The People’s Bank of China has raised interest rates three times since October and pushed the ratio of deposits the largest banks must set aside as reserves to 20 percent, the highest in at least two decades.

Borrowing Costs

Lending rates on more than 40 percent of China’s bank loans were above the benchmark rate in December, 6 percentage points more than a year earlier, according to the central bank.

China’s Hong Kong-listed lenders, which include the five biggest, may boost net interest margins by an average 17 basis points this year and another 15 basis points in 2012, compared with a 6 basis point-increase last year, according to Sanford C. Bernstein & Co. analyst Mike Werner. A basis point is 0.01 percentage points.

“Margin expansion will be more than enough to make up for slower credit growth this year,” said Sophie Jiang, a Beijing- based analyst at CCB International Securities Ltd. She expects profit to climb at least 20 percent for the big banks in 2011.

Credit Slowdown

Loan growth will slow this year after the government adopted a new system that will penalize banks with excessive lending by requiring them to lodge additional reserves with the central bank, ICBC President Yang Kaisheng, Construction Bank Chairman Guo Shuqing and Bank of China Chairman Xiao Gang said this month.
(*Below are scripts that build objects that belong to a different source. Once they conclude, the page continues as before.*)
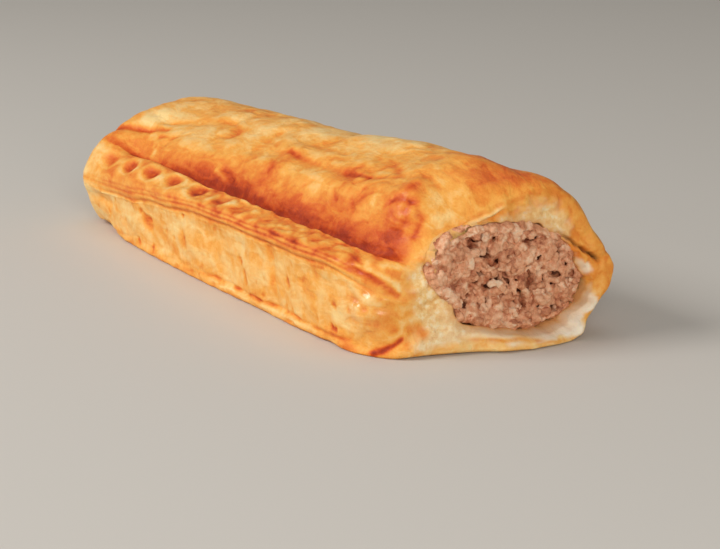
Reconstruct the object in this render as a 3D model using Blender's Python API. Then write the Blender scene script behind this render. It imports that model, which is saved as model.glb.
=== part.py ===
"""Sausage roll, bitten open at one end.

A baked puff-pastry case is wrapped round a run of sausage meat. One long edge of the pastry is pressed down
as a dimpled seam, the baked end is closed, and the bitten end shows the meat inside a torn rim.
Frame: +X along the roll to the bitten end, the seam on the -Y side, +Z up, origin under the middle of the roll.
Lengths below are millimetres until the meshes are made.
"""

import math

import bmesh
import bpy
import numpy as np
from mathutils import Vector, noise

MM = 0.001

# The roll lies between these two places along X. The bitten end is the mean place of its torn rim.
BAKED_END = -76.4
BITTEN_END = 62.6
# What brings the middle of the roll's box to the origin.
TO_MIDDLE = Vector((4.85, -1.62, 0.0))

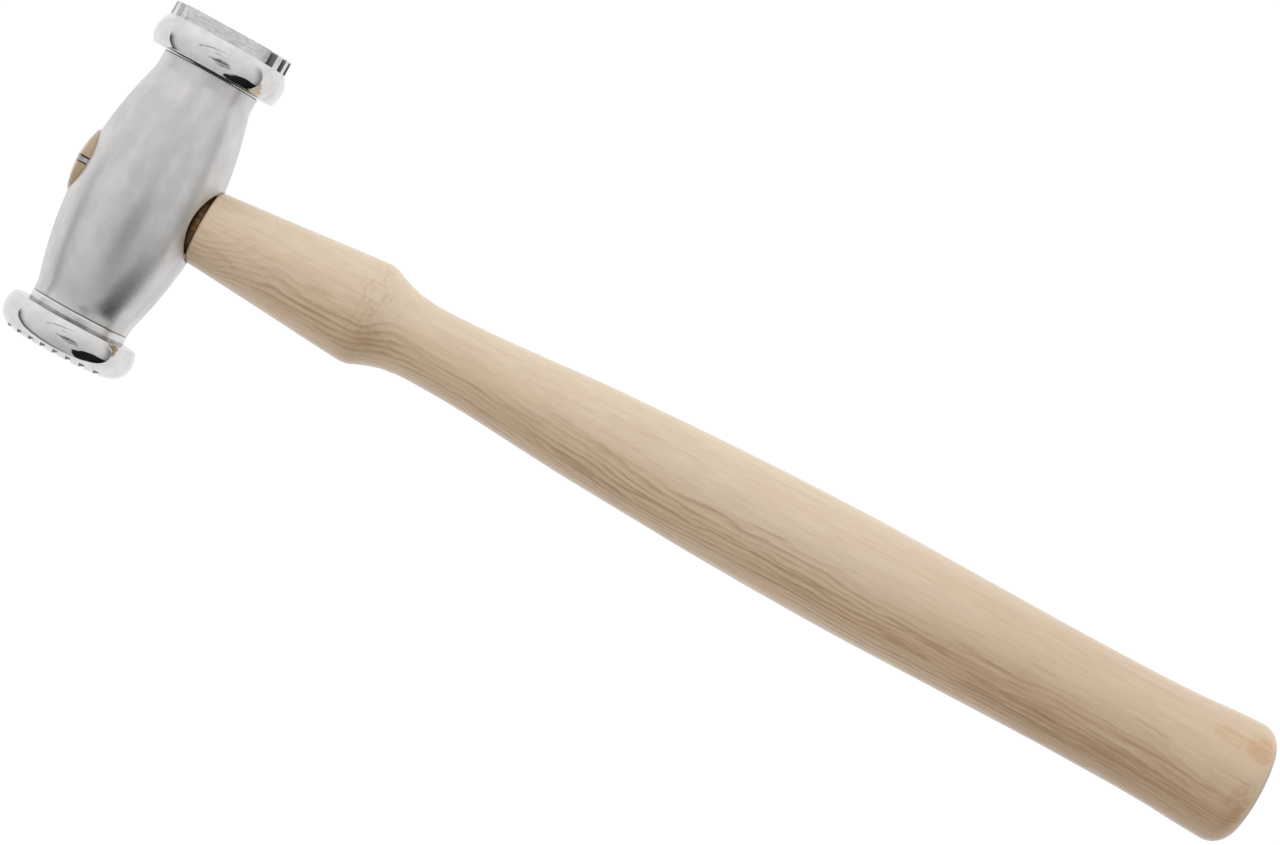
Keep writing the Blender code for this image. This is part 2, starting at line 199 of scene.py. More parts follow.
def build_body():
    n = 192                      # points round the barrel
    quarter = n // 4             # the eye's patch spans a quarter turn on each side
    span = 10.0                  # and this far either side of the eye's axis
    m = quarter
    ang = 2.0 * math.pi * (np.arange(n) - quarter / 2.0) / n
    socket = SPIGOT_R + SOCKET_CLEAR
    floor_s = RIM_BACK - SPIGOT_LEN - 0.60

    def end_rings(end):
        rows = []
        c = 0.22
        for k in range(5):
            t = math.pi / 2.0 * k / 4.0
            rows.append((end - c + c * math.cos(t), NECK_R - c + c * math.sin(t)))
        return rows              # from the end face inwards

    y_low = [-BODY_END_RIBBED + 0.3 + (EYE_Y - span + BODY_END_RIBBED - 0.3) * i / 36.0
             for i in range(36)]
    y_mid = [EYE_Y - span + 2.0 * span * i / m for i in range(m + 1)]
    y_top = [EYE_Y + span + (BODY_END_GROOVED - 0.3 - EYE_Y - span) * i / 38.0
             for i in range(1, 39)]
    rows = [(-floor_s, socket), (-BODY_END_RIBBED, socket)]
    rows += [(-a, r) for a, r in end_rings(BODY_END_RIBBED)]
    first_body = len(rows)
    rows += [(y, barrel_radius(y)) for y in y_low]
    mid_start = len(rows)
    rows += [(y, barrel_radius(y)) for y in y_mid]
    mid_end = len(rows) - 1
    rows += [(y, barrel_radius(y)) for y in y_top]
    rows += list(reversed(end_rings(BODY_END_GROOVED)))
    rows += [(BODY_END_GROOVED, socket), (floor_s, socket)]
    del first_body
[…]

The tightened monetary policy is helping slow lending. Domestic banks offered 1.58 trillion yuan of new loans in the first two months of this year, 25 percent less than the same period a year earlier, according to the central bank.

An unprecedented $2.7 trillion of loans extended by domestic banks in the past two years has fueled inflation to near a two-year high and raised concerns about loan defaults. China faces a 60 percent risk of a banking crisis by mid-2013 if a property bubble bursts, Fitch Ratings said earlier this month, citing a macro-prudential monitor it tracks.

China’s banking regulator has required lenders to limit credit to the real estate industry, assign higher risk- weightings for loans to local governments’ financing vehicles, and move off-balance sheet assets back onto their books.